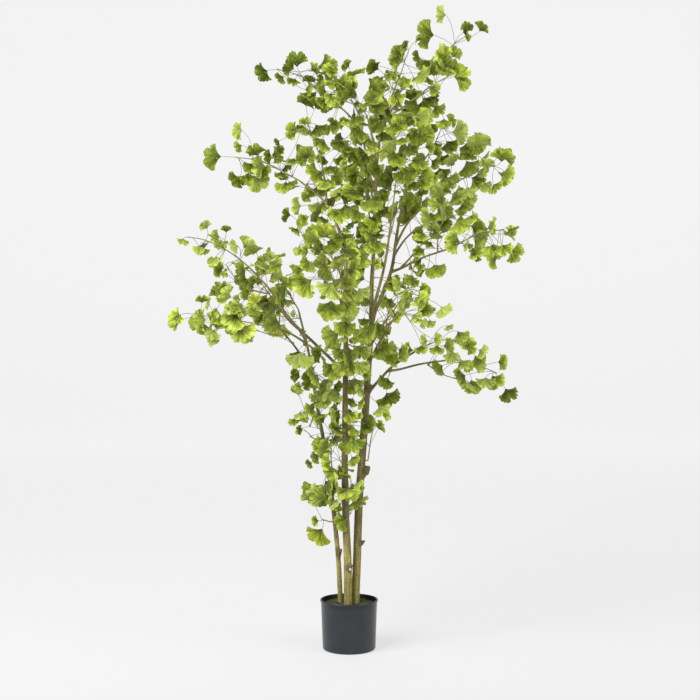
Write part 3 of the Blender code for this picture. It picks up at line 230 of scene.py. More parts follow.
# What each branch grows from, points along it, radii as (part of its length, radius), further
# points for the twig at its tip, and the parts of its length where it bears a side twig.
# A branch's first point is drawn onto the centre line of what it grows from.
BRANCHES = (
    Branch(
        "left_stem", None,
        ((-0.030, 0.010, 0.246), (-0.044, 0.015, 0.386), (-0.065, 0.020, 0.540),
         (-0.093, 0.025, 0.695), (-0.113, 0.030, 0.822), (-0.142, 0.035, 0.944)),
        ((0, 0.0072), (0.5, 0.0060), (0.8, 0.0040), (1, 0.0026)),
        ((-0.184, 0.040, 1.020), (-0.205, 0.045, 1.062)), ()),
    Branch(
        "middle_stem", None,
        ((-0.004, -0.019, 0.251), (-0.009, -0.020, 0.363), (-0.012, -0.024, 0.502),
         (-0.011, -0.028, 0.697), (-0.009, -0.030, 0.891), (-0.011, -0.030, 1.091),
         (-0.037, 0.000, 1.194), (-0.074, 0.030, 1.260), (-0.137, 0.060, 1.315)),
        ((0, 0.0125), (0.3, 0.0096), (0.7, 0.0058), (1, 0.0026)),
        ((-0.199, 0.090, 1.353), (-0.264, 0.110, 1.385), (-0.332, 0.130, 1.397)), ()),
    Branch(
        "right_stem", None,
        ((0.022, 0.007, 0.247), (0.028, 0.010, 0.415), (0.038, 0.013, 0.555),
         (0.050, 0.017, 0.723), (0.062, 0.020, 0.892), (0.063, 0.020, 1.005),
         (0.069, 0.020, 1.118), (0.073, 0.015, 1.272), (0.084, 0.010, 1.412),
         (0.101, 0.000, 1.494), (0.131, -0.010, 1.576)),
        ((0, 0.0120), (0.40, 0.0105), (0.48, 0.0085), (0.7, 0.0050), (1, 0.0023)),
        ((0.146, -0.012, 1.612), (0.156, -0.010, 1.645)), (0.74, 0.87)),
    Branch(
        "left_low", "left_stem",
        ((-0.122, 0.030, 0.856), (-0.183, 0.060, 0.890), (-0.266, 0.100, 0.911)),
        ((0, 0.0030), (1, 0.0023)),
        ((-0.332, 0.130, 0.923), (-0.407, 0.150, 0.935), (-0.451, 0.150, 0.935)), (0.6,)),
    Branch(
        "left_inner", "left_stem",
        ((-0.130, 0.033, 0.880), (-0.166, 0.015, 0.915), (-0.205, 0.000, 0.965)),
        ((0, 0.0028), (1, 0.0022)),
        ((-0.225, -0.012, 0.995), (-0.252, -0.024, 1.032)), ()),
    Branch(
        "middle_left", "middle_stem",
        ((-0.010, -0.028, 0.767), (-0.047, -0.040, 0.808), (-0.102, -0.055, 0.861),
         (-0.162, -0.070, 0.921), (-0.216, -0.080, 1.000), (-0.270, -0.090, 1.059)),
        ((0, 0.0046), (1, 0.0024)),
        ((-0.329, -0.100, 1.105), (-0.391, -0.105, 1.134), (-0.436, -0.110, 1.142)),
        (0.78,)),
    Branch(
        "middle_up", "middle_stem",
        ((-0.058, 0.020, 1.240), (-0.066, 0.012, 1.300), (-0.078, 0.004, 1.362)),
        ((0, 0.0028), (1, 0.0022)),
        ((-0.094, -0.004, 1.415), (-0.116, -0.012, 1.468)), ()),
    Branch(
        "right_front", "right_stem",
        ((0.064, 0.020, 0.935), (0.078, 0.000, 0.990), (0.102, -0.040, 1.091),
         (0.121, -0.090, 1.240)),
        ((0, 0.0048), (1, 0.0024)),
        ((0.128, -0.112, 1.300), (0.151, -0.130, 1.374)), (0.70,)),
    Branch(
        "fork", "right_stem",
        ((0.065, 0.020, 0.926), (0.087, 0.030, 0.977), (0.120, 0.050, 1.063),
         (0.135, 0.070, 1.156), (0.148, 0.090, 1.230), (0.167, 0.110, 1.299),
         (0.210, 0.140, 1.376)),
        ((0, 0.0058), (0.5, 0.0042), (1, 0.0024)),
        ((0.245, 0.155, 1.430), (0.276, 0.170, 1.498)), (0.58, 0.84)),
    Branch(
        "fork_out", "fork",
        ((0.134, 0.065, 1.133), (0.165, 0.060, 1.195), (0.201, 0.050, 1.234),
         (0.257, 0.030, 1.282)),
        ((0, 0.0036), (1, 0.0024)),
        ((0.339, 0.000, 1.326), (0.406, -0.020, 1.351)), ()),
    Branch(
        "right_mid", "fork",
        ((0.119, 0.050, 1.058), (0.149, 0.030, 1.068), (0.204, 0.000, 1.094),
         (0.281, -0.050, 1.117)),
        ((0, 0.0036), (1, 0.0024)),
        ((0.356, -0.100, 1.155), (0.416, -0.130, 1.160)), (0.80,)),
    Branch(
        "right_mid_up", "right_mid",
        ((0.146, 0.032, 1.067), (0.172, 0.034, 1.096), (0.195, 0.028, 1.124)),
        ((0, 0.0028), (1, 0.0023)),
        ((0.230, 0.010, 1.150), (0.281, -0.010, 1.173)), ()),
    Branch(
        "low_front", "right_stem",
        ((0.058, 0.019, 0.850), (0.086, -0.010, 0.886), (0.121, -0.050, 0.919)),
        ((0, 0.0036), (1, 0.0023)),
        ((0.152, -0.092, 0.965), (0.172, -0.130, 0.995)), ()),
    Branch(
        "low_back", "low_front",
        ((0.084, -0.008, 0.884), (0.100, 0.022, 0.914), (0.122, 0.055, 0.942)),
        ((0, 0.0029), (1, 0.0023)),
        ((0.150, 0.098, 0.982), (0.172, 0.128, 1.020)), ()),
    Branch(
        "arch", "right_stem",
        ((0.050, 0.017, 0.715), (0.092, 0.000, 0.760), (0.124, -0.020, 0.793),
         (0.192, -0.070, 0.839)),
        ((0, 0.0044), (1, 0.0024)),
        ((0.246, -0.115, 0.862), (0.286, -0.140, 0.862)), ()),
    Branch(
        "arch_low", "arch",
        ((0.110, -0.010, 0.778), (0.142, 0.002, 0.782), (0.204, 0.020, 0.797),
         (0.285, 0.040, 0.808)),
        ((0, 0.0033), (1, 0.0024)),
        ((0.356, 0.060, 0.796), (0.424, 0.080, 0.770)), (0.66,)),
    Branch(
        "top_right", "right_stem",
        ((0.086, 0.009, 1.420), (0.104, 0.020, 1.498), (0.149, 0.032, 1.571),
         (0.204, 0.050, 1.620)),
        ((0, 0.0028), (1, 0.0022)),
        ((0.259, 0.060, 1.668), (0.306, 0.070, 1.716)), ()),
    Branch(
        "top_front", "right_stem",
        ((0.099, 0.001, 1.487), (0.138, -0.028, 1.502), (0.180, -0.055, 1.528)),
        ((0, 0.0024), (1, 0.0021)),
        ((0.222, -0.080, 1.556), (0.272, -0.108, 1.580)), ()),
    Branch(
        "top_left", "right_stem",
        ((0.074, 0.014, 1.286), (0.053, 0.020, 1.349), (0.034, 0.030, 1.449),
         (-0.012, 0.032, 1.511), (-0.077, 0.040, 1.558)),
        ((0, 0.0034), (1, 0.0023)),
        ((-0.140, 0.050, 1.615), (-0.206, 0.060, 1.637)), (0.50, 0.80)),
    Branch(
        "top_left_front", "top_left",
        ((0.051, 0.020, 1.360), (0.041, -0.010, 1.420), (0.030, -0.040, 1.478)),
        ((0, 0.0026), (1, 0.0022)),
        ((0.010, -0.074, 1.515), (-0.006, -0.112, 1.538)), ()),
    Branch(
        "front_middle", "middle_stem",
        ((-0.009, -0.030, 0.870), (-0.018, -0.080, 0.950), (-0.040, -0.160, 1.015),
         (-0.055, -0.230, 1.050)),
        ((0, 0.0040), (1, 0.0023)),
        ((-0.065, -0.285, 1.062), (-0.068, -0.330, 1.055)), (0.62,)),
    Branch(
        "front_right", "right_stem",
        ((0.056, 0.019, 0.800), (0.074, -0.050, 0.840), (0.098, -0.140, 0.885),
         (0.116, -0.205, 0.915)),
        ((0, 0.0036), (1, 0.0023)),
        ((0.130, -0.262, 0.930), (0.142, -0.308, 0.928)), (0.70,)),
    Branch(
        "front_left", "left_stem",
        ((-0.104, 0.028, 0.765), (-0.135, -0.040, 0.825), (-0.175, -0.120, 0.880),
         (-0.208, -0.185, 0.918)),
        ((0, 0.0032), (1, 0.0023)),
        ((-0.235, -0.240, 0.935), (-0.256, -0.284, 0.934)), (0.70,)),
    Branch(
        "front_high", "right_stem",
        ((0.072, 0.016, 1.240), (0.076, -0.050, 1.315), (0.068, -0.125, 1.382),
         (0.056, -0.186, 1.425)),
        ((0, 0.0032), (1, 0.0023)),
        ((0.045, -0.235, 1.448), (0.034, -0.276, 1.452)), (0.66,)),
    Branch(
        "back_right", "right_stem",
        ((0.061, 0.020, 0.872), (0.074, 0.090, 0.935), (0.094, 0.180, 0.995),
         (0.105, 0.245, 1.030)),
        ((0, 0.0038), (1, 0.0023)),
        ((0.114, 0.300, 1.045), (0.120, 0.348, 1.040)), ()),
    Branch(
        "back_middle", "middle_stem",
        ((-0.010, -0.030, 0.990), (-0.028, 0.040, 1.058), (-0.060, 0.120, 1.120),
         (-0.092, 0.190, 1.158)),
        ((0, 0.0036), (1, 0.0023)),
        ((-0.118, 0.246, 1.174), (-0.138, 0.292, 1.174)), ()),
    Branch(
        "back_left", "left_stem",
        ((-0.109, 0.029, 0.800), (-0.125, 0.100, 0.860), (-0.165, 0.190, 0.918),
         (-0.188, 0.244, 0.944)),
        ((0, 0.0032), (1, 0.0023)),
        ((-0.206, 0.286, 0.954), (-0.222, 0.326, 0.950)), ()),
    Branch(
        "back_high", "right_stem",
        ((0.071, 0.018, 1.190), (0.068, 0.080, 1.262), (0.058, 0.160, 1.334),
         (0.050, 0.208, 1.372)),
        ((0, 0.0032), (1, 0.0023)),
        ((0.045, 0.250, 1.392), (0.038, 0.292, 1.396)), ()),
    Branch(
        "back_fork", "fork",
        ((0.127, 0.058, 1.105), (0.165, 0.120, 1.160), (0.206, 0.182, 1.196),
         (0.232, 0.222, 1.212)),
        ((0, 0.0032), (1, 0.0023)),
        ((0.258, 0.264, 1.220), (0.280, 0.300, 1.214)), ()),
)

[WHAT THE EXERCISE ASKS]
Pull out each line containing the word "parts" and copy it.

[RESPONSE TO THE EXERCISE]
Write part 3 of the Blender code for this picture. It picks up at line 230 of scene.py. More parts follow.
# points for the twig at its tip, and the parts of its length where it bears a side twig.